Pero, ¿a qué estamos?


      Aunque acaba convirtiéndose en uno de nosotros, no tiene en principio buena imagen Shylock, el judío prestamista y usurero de “El Mercader de Venecia” de Shakespeare. Pero su grito, dejando a un lado naturalmente la referencia a su raza y religión, se ha convertido hoy en un clamor y un quejido universal: “soy un judío. ¿Es que un judío no tiene ojos? ¿Es que un judío no tiene manos, órganos, dimensiones, sentidos, afectos, pasiones? ¿Es que no está nutrido de los mismos alimentos, herido por las mismas armas, sujeto a las mismas enfermedades, curado por los mismos remedios, calentado y enfriado por el mismo verano y por el mismo invierno que un cristiano? Si nos pincháis, ¿no sangramos? Si nos cosquilleáis, ¿no nos reímos? Si nos envenenáis, ¿no nos morimos?...”
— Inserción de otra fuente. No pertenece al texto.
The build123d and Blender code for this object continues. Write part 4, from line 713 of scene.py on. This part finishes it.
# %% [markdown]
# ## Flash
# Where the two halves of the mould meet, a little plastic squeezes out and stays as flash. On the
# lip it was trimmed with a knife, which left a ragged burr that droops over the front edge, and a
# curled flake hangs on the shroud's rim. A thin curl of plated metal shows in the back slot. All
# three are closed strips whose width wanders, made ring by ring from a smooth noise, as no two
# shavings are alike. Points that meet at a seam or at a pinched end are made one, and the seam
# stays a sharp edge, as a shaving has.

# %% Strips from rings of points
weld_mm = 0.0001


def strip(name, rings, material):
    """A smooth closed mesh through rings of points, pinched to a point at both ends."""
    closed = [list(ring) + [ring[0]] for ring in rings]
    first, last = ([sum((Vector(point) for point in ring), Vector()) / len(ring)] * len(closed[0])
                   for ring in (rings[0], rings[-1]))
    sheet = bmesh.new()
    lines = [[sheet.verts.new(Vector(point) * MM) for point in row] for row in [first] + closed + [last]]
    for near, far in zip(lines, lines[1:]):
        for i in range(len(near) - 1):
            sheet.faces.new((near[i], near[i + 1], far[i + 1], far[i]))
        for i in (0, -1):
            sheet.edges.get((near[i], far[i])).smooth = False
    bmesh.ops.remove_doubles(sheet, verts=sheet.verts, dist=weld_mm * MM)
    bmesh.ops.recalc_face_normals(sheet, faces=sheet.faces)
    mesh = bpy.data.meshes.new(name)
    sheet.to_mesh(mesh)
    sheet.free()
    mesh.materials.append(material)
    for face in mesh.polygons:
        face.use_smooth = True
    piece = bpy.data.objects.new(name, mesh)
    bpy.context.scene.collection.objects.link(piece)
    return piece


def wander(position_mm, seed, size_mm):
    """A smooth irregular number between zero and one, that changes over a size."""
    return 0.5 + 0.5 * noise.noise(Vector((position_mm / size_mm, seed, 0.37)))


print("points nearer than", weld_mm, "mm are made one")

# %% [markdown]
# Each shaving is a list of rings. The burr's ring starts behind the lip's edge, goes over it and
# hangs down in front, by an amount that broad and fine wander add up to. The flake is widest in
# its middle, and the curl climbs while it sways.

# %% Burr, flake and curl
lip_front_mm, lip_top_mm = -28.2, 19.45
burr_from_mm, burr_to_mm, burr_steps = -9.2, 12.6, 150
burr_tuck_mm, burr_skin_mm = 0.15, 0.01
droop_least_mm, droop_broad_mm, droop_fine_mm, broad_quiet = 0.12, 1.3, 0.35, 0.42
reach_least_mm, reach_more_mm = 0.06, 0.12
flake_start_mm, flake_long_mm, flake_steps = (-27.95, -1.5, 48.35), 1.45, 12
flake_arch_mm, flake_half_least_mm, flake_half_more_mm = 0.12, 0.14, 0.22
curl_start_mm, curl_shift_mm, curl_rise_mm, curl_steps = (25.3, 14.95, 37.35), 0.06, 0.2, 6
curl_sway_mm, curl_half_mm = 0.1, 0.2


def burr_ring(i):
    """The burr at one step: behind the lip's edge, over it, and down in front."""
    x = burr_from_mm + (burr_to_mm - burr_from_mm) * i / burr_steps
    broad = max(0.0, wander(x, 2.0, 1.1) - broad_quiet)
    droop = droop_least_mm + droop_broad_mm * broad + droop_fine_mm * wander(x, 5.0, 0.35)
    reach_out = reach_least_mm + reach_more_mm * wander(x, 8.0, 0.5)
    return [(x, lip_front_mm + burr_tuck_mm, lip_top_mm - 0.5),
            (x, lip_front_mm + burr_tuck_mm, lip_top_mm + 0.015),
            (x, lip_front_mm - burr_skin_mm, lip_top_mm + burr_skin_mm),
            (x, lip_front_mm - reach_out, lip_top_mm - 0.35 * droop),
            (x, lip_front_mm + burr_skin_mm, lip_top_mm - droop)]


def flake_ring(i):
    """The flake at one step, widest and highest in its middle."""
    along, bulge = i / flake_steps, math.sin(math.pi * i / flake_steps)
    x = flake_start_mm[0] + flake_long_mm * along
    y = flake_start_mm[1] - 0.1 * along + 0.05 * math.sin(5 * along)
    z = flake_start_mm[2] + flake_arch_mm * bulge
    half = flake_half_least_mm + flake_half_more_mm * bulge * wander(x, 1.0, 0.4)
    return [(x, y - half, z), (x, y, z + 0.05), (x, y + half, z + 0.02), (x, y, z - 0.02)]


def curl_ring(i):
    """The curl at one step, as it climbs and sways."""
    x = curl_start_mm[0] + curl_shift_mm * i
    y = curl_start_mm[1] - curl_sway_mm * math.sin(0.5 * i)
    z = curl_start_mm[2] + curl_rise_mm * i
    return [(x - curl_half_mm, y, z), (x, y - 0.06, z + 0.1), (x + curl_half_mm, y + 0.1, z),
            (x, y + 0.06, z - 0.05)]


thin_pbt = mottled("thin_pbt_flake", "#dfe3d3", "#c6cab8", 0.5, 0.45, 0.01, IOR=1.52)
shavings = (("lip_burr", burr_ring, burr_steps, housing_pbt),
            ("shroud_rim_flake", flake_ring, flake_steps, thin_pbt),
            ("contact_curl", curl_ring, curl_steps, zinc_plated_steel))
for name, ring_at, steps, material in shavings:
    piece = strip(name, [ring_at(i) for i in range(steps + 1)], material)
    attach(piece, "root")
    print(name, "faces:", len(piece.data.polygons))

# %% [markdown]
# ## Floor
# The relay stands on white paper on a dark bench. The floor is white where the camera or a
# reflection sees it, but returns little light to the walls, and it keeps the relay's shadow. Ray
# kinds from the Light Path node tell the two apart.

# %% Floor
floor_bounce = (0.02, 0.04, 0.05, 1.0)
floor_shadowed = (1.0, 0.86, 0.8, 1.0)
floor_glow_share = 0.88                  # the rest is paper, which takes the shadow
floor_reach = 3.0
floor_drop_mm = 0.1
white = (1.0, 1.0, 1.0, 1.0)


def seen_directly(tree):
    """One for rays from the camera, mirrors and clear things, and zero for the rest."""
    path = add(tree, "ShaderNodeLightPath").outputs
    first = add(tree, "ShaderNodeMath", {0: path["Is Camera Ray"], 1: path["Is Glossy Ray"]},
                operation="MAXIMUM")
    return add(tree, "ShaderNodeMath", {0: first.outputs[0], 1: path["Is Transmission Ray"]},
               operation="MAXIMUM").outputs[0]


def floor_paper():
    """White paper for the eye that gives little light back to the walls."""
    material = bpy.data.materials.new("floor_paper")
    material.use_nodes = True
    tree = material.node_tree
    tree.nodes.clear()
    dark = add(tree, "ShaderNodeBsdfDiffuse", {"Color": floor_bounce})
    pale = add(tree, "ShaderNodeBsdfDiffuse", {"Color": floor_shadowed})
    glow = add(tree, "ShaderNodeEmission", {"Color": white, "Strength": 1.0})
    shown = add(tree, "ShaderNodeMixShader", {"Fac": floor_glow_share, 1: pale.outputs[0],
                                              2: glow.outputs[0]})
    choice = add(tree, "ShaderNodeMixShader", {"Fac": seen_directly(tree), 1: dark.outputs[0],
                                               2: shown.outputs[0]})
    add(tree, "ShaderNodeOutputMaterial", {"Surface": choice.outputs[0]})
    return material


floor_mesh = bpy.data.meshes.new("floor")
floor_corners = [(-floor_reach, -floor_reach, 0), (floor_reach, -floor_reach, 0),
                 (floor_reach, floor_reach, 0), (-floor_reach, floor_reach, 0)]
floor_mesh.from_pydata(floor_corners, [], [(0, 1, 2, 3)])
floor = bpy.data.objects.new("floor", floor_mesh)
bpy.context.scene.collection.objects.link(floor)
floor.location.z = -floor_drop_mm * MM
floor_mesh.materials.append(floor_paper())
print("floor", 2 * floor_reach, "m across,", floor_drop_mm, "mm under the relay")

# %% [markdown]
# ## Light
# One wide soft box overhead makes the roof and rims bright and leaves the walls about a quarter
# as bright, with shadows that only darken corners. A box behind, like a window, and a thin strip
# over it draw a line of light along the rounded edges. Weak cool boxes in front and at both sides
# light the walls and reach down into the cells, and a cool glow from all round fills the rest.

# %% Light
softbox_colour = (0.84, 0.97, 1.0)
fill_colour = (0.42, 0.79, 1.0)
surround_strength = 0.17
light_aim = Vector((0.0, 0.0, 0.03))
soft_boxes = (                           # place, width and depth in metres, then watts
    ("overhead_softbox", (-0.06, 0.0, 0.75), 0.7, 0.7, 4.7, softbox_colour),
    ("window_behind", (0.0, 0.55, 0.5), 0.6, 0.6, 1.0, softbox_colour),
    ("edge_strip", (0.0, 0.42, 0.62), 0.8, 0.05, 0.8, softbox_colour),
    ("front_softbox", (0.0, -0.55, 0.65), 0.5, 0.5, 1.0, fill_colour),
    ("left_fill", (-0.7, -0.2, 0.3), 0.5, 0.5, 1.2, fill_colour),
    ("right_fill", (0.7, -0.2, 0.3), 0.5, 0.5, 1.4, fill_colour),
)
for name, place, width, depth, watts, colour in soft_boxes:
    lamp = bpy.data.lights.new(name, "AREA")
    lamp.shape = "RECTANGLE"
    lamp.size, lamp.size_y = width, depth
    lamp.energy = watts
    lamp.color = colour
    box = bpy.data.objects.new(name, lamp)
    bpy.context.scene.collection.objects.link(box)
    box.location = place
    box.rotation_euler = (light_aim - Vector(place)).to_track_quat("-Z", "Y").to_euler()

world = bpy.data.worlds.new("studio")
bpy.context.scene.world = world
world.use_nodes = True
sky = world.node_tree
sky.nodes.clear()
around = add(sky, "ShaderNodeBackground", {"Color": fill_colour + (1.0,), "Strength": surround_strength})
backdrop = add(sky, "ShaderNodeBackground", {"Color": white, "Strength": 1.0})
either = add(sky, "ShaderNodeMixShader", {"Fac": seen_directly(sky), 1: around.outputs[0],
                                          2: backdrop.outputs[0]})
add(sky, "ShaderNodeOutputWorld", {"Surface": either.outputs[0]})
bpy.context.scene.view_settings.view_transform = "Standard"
       Recuerda Moisés Naím que los antiguos griegos estaban convencidos de que “cuando los dioses quieren destruir a alguien, primero lo vuelven loco". Y tal vez hayamos empezado a recorrer ese camino. Porque cuando uno trata de parar el tiempo y evitar el ruido para poder analizar lo que está pasando, tiene que preguntarse pero, ¿a qué estamos?, ¿en qué inmensa trampa hemos caído?, ¿a qué estamos?, ¿a cuadrar las grandes cifras o a resolver los problemas de cada persona que está ahí?, ¿pero no sabemos de sobra que lo que se llaman los grandes índices económicos no son sino lo que los filósofos llaman entes de razón, sin valor objetivo?, ¿aún queda gente que cree que las grandes cuentas son una ciencia exacta, que las jergas que se manejan en cualquier ciencia son entes reales?
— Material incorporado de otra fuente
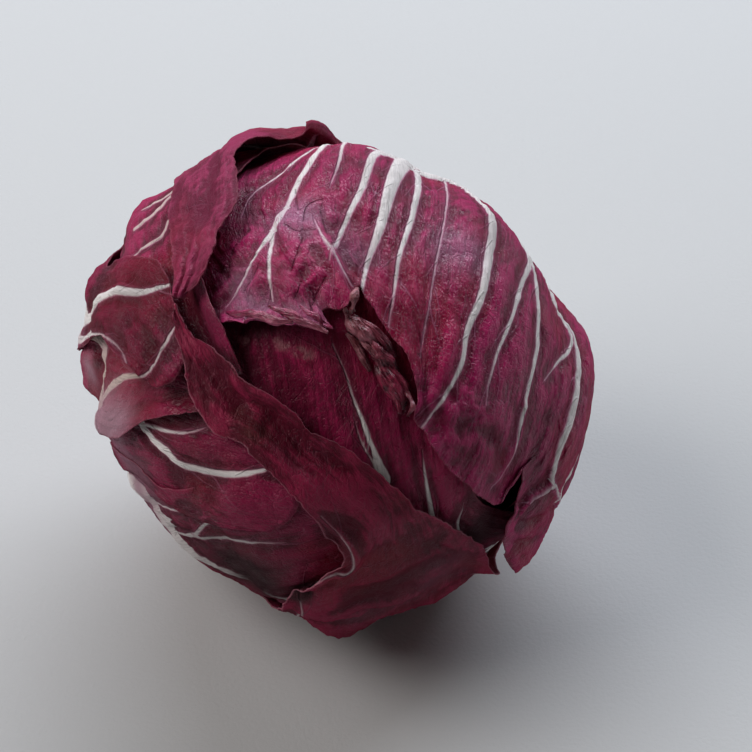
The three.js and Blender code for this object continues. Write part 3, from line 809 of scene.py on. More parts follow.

        Los seres humanos, con sus alegrías y sus tristezas, han desaparecido de la plaza pública y su lugar lo ha ocupado un montón de cifras que todos alardeamos de entender ¡faltaría más! Con la excusa de ayudar a los futuros, nos hemos olvidado de los de hoy y, como sin darnos cuenta, hemos sustituido a los seres humanos por los números. Hablando de los nuevos mercados de materias primas un gestor de esos réditos, con nombre y apellidos, es decir sin empacho en afirmarlo, expresaba el otro día en un reportaje que el hecho de que los más pobres entre los pobres no puedan permitirse comer son “efectos colaterales no deseados del mercado”. Lo peor de los desahucios es el desprecio con el que se está tratando, amparados en el dogma de que la banca no puede peligrar.
      Un filósofo de alto prestigio, R. Rorty, mantenía la tesis de que, a la hora de la solidaridad, lo que nos empuja de verdad es la circunstancia histórica que cada uno vivimos, que nuestro sentimiento se fortalece cuando se considera que a quien ayudamos es uno de nosotros pero entendiendo ese “nosotros” como algo más restringido que la raza humana, o los grandes principios absolutos y universales del amor y la justicia. De una manera más familiar, lo que nos lleva a ayudar a los demás es verlos ahí formando parte de nuestra sociedad. Por eso mientras sigamos ocultando la realidad personal del que siente y sufre como nosotros, envueltos en el celofán de grandes cifras falsas por principio, seguiremos olvidándonos de la persona. Y veremos lo que les ocurra a los que nos sobrevivan y no se queden en el camino.